The VIX fell 1.06 points to 15.84 today, down 6.3% and near its 52-week low of 13.38. Yet the Cboe NDX volatility index climbed to 27, measuring Nasdaq-100 option costs. The ratio between them—now at 24-year highs—means traders pay far more to protect tech stocks than the broader market. This mirrors conditions before the 2024 volatility spike in late July and early August, when the VIX soared.

Ulrike Hoffmann-Burchardi, UBS Americas chief investment officer, warned that semiconductor stocks surged in Q2 2026 as investors reassess AI’s next phase. She noted that the next market rally will likely broaden beyond tech, putting pressure on the Nasdaq-100.

AI crowding and SpaceX amplify the risk

The Nasdaq-100 has gained 18% year-to-date and 30% since March 30, driven by AI enthusiasm. But realized volatility on the index reached 29.7, the highest since Trump’s tariff shocks last year. Maxwell Grinacoff, UBS derivatives research head, called the tech volatility premium “quite striking.” Leverage in U.S. and Asian ETFs tied to AI and semiconductor stocks has magnified price swings far beyond fundamentals.

SpaceX’s addition to the Nasdaq-100 on July 9 compounds the problem. RBC Capital Markets strategist Amy Wu Silverman noted that new, high-volatility stocks typically widen the gap between Nasdaq and S&P 500 volatility. With SpaceX’s size and market influence, this gap will likely persist until the company enters the S&P 500.

Crowded trades and machine-driven selling risk

Nasdaq-100 components now move in lockstep, with realized correlation exceeding the S&P 500. This means capital is concentrating in fewer AI and tech leaders. Grinacoff warned that hedge funds, systematic strategy funds, and traditional mutual funds all chase the same AI stocks. Once momentum breaks, institutions have little dry powder to absorb selling pressure—retail investors alone cannot prop up the market.

UBS’s VIX forecast model hit a 10-month high on July 9, approaching a key threshold that signals further volatility ahead. Traders on Kalshi predict the Nasdaq-100 has only a 50% chance of closing above 30,000 by year-end, despite sitting just 1% below that level. This suggests conviction is fading fast.

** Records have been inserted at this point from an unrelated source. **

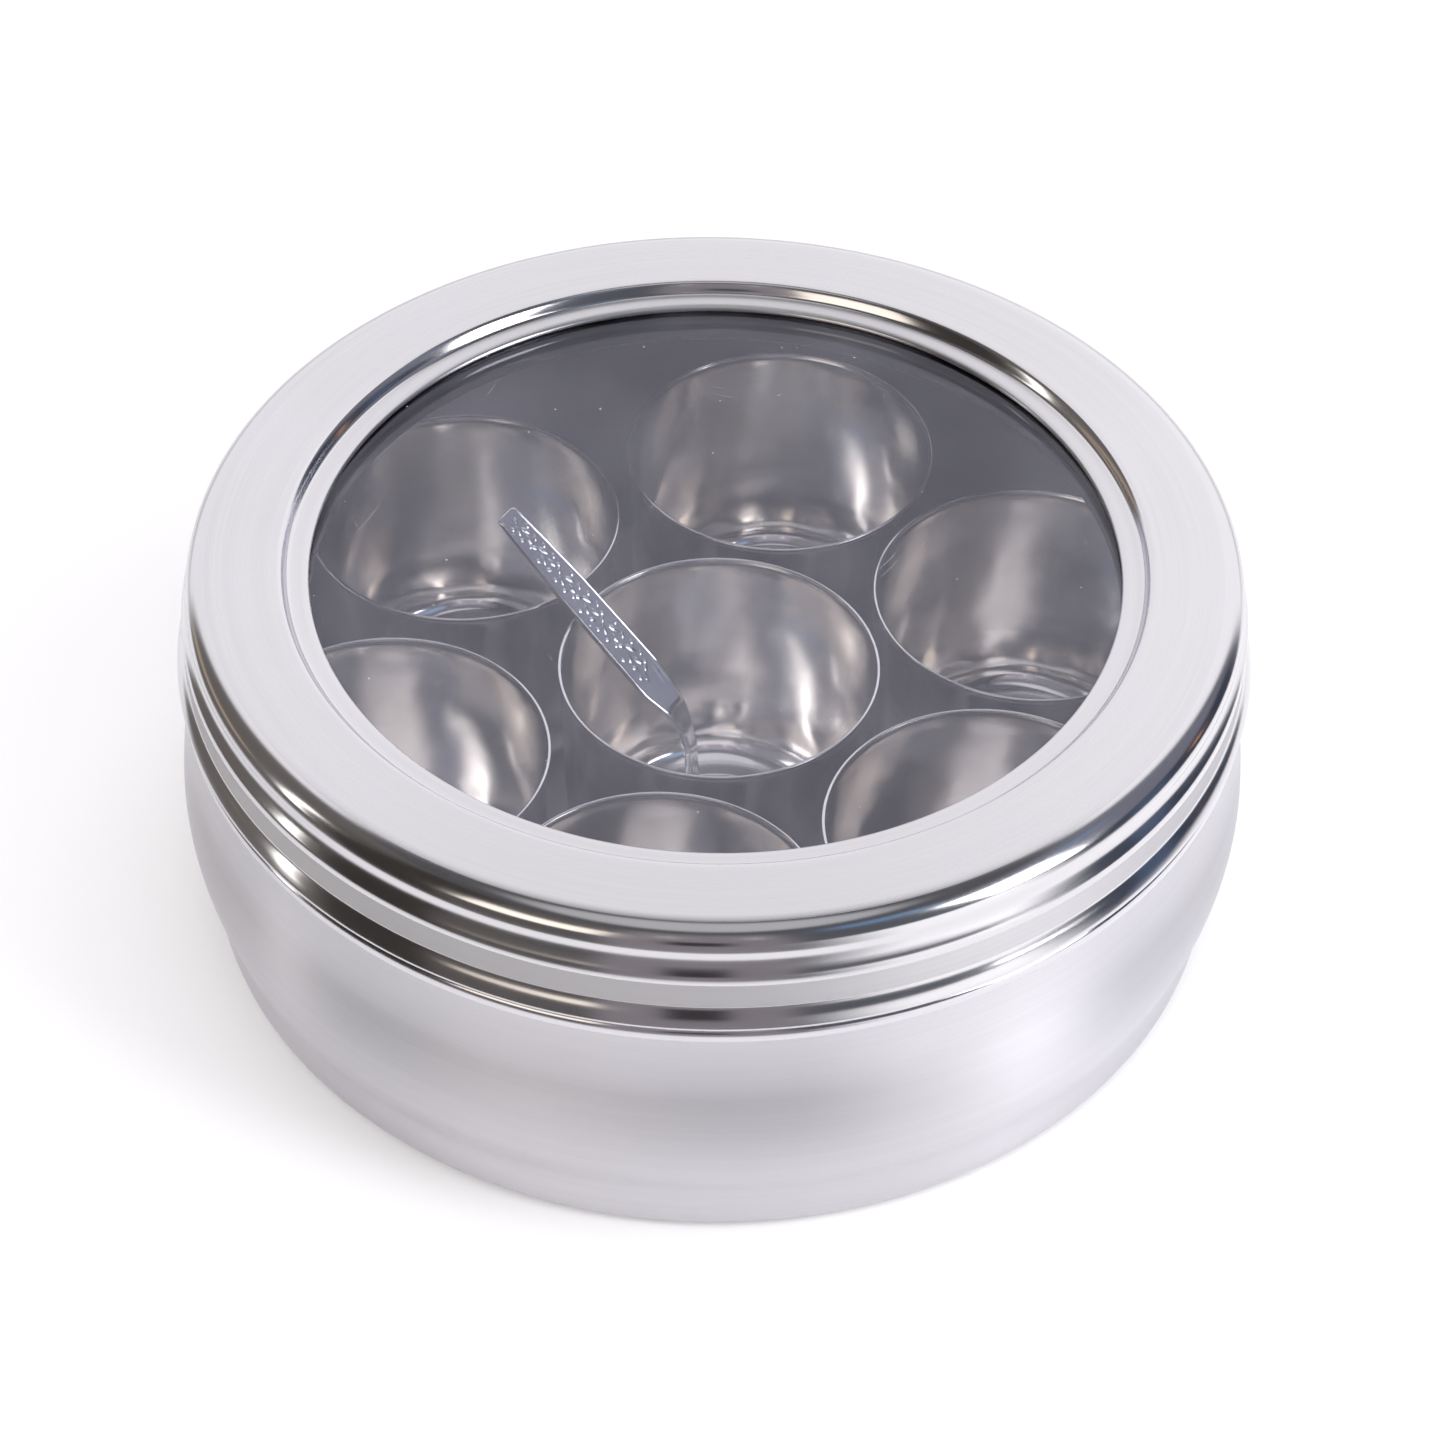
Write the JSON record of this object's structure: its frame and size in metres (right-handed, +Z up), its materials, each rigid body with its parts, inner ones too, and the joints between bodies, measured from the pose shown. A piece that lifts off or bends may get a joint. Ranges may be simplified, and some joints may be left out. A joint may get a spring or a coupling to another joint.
{
  "type": "spice box",
  "caption": "Round steel spice box with a bellied container, lift-off lid with clear window, loose deep bowls and a small ladle spoon.",
  "frame": {"origin": "centre of the flat base, on the table", "axes": "+Z up out of the lid; the front of the box is on -Y; the spoon dips towards +X and -Y"},
  "size_m": [0.1934, 0.1934, 0.0751],
  "materials": {
    "container_steel": "satin belly, polished bead",
    "lid_steel": "polished shoulder and beads, satin top ring and skirt",
    "clear_disc": "clear, glossy",
    "channel_steel": "polished",
    "bowl_steel": "satin with polished rim",
    "spoon_steel": "polished, embossed handle"
  },
  "bodies": {
    "container": {"container": "container_steel"},
    "lid": {"lid_ring": "lid_steel", "window_disc": "clear_disc", "window_channel": "channel_steel"},
    "bowl_centre": {"bowl_centre": "bowl_steel"},
    "bowl_1": {"bowl_1": "bowl_steel"},
    "bowl_2": {"bowl_2": "bowl_steel"},
    "bowl_3": {"bowl_3": "bowl_steel"},
    "bowl_4": {"bowl_4": "bowl_steel"},
    "bowl_5": {"bowl_5": "bowl_steel"},
    "bowl_6": {"bowl_6": "bowl_steel"},
    "spoon": {"spoon": "spoon_steel"}
  },
  "joints": [
    {"name": "lid_lift", "type": "slide", "parent": "container", "child": "lid", "axis": [0, 0, 1], "range_m": [0, 0.15]},
    {"name": "bowl_centre_lift", "type": "slide", "parent": "container", "child": "bowl_centre", "axis": [0, 0, 1], "range_m": [0, 0.0675]},
    {"name": "bowl_1_lift", "type": "slide", "parent": "container", "child": "bowl_1", "axis": [0, 0, 1], "range_m": [0, 0.0675]},
    {"name": "bowl_2_lift", "type": "slide", "parent": "container", "child": "bowl_2", "axis": [0, 0, 1], "range_m": [0, 0.0675]},
    {"name": "bowl_3_lift", "type": "slide", "parent": "container", "child": "bowl_3", "axis": [0, 0, 1], "range_m": [0, 0.0675]},
    {"name": "bowl_4_lift", "type": "slide", "parent": "container", "child": "bowl_4", "axis": [0, 0, 1], "range_m": [0, 0.0675]},
    {"name": "bowl_5_lift", "type": "slide", "parent": "container", "child": "bowl_5", "axis": [0, 0, 1], "range_m": [0, 0.0675]},
    {"name": "bowl_6_lift", "type": "slide", "parent": "container", "child": "bowl_6", "axis": [0, 0, 1], "range_m": [0, 0.0675]},
    {"name": "spoon_lift", "type": "slide", "parent": "bowl_centre", "child": "spoon", "axis": [0, 0, 1], "range_m": [0, 0.0525]}
  ],
  "couplings": [
    {"joint": "bowl_centre_lift", "follows": "lid_lift", "ratio": 0.45},
    {"joint": "bowl_1_lift", "follows": "lid_lift", "ratio": 0.45},
    {"joint": "bowl_2_lift", "follows": "lid_lift", "ratio": 0.45},
    {"joint": "bowl_3_lift", "follows": "lid_lift", "ratio": 0.45},
    {"joint": "bowl_4_lift", "follows": "lid_lift", "ratio": 0.45},
    {"joint": "bowl_5_lift", "follows": "lid_lift", "ratio": 0.45},
    {"joint": "bowl_6_lift", "follows": "lid_lift", "ratio": 0.45},
    {"joint": "spoon_lift", "follows": "lid_lift", "ratio": 0.35}
  ]
}
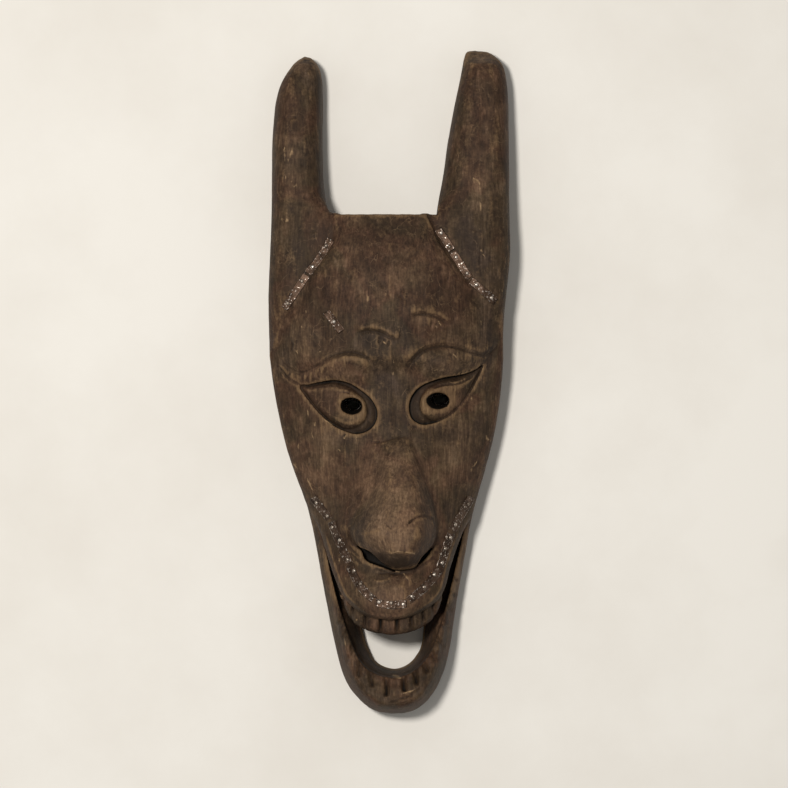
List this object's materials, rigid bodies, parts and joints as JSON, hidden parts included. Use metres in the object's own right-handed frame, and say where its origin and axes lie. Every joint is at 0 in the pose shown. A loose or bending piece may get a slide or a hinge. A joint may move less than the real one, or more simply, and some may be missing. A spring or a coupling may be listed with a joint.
{
  "type": "barong mask",
  "caption": "Tall horned demon face mask carved from one piece of dark wood, with an open toothed mouth, peep holes, a hollow back and tacked copper strips.",
  "frame": {"origin": "middle of the mask's box in X and Y, on the plane of its flat back rim", "axes": "+Z out of the face, +Y up the face to the horns, +X to the viewer's right"},
  "size_m": [0.181, 0.5, 0.1147],
  "materials": {
    "carved_wood": "satin",
    "copper_strip": "satin",
    "tack_metal": "satin"
  },
  "bodies": {
    "root": {"horn_strip_left_lower": "copper_strip", "horn_strip_left_upper": "copper_strip", "horn_strip_right_lower": "copper_strip", "horn_strip_right_middle": "copper_strip", "horn_strip_right_upper": "copper_strip", "horn_tack_left_lower_1": "tack_metal", "horn_tack_left_lower_2": "tack_metal", "horn_tack_left_upper_1": "tack_metal", "horn_tack_left_upper_2": "tack_metal", "horn_tack_right_lower_1": "tack_metal", "horn_tack_right_lower_2": "tack_metal", "horn_tack_right_middle_1": "tack_metal", "horn_tack_right_middle_2": "tack_metal", "horn_tack_right_upper_1": "tack_metal", "horn_tack_right_upper_2": "tack_metal", "lip_strip_front": "copper_strip", "lip_strip_left_lower": "copper_strip", "lip_strip_left_middle": "copper_strip", "lip_strip_left_upper": "copper_strip", "lip_strip_right_lower": "copper_strip", "lip_strip_right_middle": "copper_strip", "lip_strip_right_upper": "copper_strip", "lip_tack_front_1": "tack_metal", "lip_tack_front_2": "tack_metal", "lip_tack_front_3": "tack_metal", "lip_tack_left_lower_1": "tack_metal", "lip_tack_left_lower_2": "tack_metal", "lip_tack_left_lower_3": "tack_metal", "lip_tack_left_middle_1": "tack_metal", "lip_tack_left_middle_2": "tack_metal", "lip_tack_left_middle_3": "tack_metal", "lip_tack_left_upper_1": "tack_metal", "lip_tack_left_upper_2": "tack_metal", "lip_tack_right_lower_1": "tack_metal", "lip_tack_right_lower_2": "tack_metal", "lip_tack_right_lower_3": "tack_metal", "lip_tack_right_middle_1": "tack_metal", "lip_tack_right_middle_2": "tack_metal", "lip_tack_right_middle_3": "tack_metal", "lip_tack_right_upper_1": "tack_metal", "lip_tack_right_upper_2": "tack_metal", "mask": "carved_wood", "temple_strip": "copper_strip", "temple_tack_1": "tack_metal"}
  },
  "joints": []
}
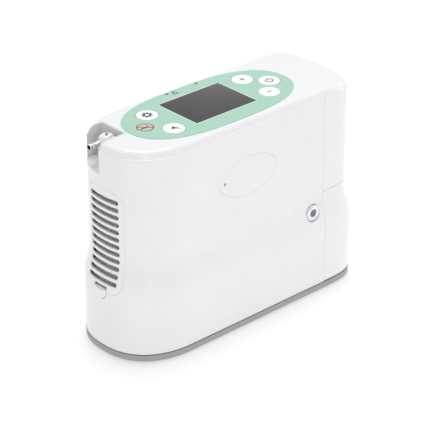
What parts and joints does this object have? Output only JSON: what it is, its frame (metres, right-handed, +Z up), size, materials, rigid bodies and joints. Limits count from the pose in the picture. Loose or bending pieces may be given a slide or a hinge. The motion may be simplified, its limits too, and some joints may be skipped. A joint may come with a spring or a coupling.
{
  "type": "oxygen concentrator",
  "caption": "Portable oxygen concentrator with a top control panel, nose air filter, side DC inlet, recessed outlet nozzle and slide-out battery.",
  "frame": {"origin": "centre of the footprint, on the surface that the feet stand on", "axes": "+X along the body towards the battery, +Z up; the DC inlet faces -Y"},
  "size_m": [0.222, 0.089, 0.1661],
  "materials": {
    "case_white": "satin moulded ABS",
    "button_white": "satin",
    "label_mint": "printed film",
    "screen_glass": "smooth acrylic window",
    "display_grey": "satin",
    "base_grey": "fine texture",
    "black_rubber": "matte",
    "lamp_red": "clear",
    "board_green": "solder mask",
    "filter_foam": "open-cell foam",
    "nickel": "bright nickel",
    "dark_plastic": "fine texture",
    "steel": "zinc plated",
    "battery_blue": "shrink sleeve",
    "aluminium": "bead blasted",
    "brass": "machined",
    "clear_tube": "soft silicone"
  },
  "bodies": {
    "case": {"main_housing": "case_white", "top_cover": "case_white", "rear_cover": "case_white", "nozzle_pocket": "case_white", "base_plate": "base_grey", "base_gasket": "black_rubber", "feet": "black_rubber", "control_label": "label_mint", "screen_lens": "screen_glass", "display_module": "display_grey", "status_lights": "lamp_red", "keypad_board": "board_green", "filter_foam": "filter_foam", "outlet_boss": "case_white", "outlet_nozzle": "nickel", "outlet_seal": "black_rubber", "dc_inlet_ring": "nickel", "dc_inlet_socket": "dark_plastic", "dc_inlet_pin": "nickel", "side_cover": "case_white", "side_cover_screw": "steel", "exhaust_grille": "case_white", "battery_contacts": "dark_plastic", "chassis": "steel", "rubber_mounts": "black_rubber", "motor_can": "aluminium", "crankcase": "aluminium", "pump_heads": "aluminium", "sieve_beds": "aluminium", "lower_manifold": "dark_plastic", "upper_manifold": "dark_plastic", "solenoid_valves": "brass", "product_tank": "aluminium", "exhaust_muffler": "dark_plastic", "fan_housing": "dark_plastic", "main_board": "board_green", "alarm_buzzer": "dark_plastic", "air_tubes": "clear_tube", "case_screws": "steel"},
    "settings_button": {"button_settings": "button_white"},
    "mute_button": {"button_mute": "button_white"},
    "plus_button": {"button_plus": "button_white"},
    "minus_button": {"button_minus": "button_white"},
    "power_button": {"button_power": "button_white"},
    "filter_door": {"filter_cover": "case_white"},
    "filter_catch": {"filter_latch": "case_white"},
    "battery_pack": {"battery_case": "case_white", "battery_cells": "battery_blue", "battery_connector": "dark_plastic"},
    "battery_catch": {"battery_release": "base_grey"},
    "fan": {"fan_rotor": "dark_plastic"},
    "motor_rotor": {"motor_shaft": "steel"}
  },
  "joints": [
    {"name": "settings_press", "type": "slide", "parent": "case", "child": "settings_button", "axis": [0, 0, -1], "range_m": [0, 0.0008], "stiffness_N_per_m": 600, "springref_m": -0.001},
    {"name": "mute_press", "type": "slide", "parent": "case", "child": "mute_button", "axis": [0, 0, -1], "range_m": [0, 0.0008], "stiffness_N_per_m": 600, "springref_m": -0.001},
    {"name": "plus_press", "type": "slide", "parent": "case", "child": "plus_button", "axis": [0, 0, -1], "range_m": [0, 0.0008], "stiffness_N_per_m": 600, "springref_m": -0.001},
    {"name": "minus_press", "type": "slide", "parent": "case", "child": "minus_button", "axis": [0, 0, -1], "range_m": [0, 0.0008], "stiffness_N_per_m": 600, "springref_m": -0.001},
    {"name": "power_press", "type": "slide", "parent": "case", "child": "power_button", "axis": [0, 0, -1], "range_m": [0, 0.0008], "stiffness_N_per_m": 600, "springref_m": -0.001},
    {"name": "filter_tilt", "type": "hinge", "parent": "case", "child": "filter_door", "pos_m": [-0.1065, 0, 0.1329], "axis": [0, 1, 0], "range_deg": [0, 40]},
    {"name": "filter_latch_slide", "type": "slide", "parent": "filter_door", "child": "filter_catch", "axis": [0, 0, 1], "range_m": [0, 0.002], "stiffness_N_per_m": 300, "springref_m": -0.001},
    {"name": "battery_slide", "type": "slide", "parent": "case", "child": "battery_pack", "axis": [1, 0, 0], "range_m": [0, 0.06]},
    {"name": "battery_release_press", "type": "slide", "parent": "battery_pack", "child": "battery_catch", "axis": [-1, 0, 0], "range_m": [0, 0.002], "stiffness_N_per_m": 400, "springref_m": -0.001},
    {"name": "fan_spin", "type": "hinge", "parent": "case", "child": "fan", "pos_m": [-0.0835, 0, 0.092], "axis": [1, 0, 0], "continuous": true},
    {"name": "motor_spin", "type": "hinge", "parent": "case", "child": "motor_rotor", "pos_m": [-0.03, 0, 0.046], "axis": [1, 0, 0], "continuous": true}
  ]
}
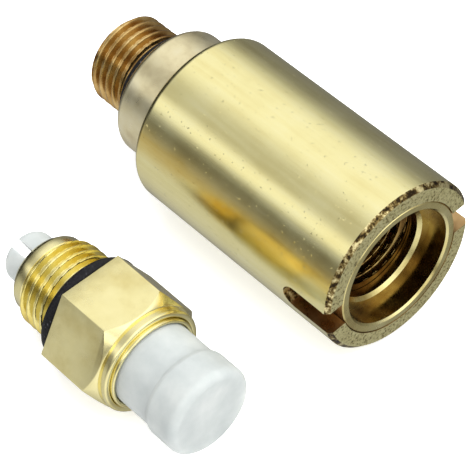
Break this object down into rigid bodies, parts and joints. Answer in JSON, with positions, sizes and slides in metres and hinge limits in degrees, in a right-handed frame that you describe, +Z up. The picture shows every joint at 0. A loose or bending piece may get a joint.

What this means for investors

Meyka grades the Nasdaq-100 (^NDX) a C+ with a 12-month forecast of $27,410, implying 8% downside from current levels near $29,727. The VIX’s Meyka grade is also C+ with a forecast of $17.13, suggesting limited upside despite today’s decline. The RSI on the VIX stands at 44.37, indicating oversold conditions that could reverse sharply if tech selling accelerates. The Awesome Oscillator on the Nasdaq-100 reads -300.59, a bearish divergence despite price strength. Investors holding concentrated tech portfolios face asymmetric risk: calm today masks extreme hedging costs and machine-driven selling risk tomorrow.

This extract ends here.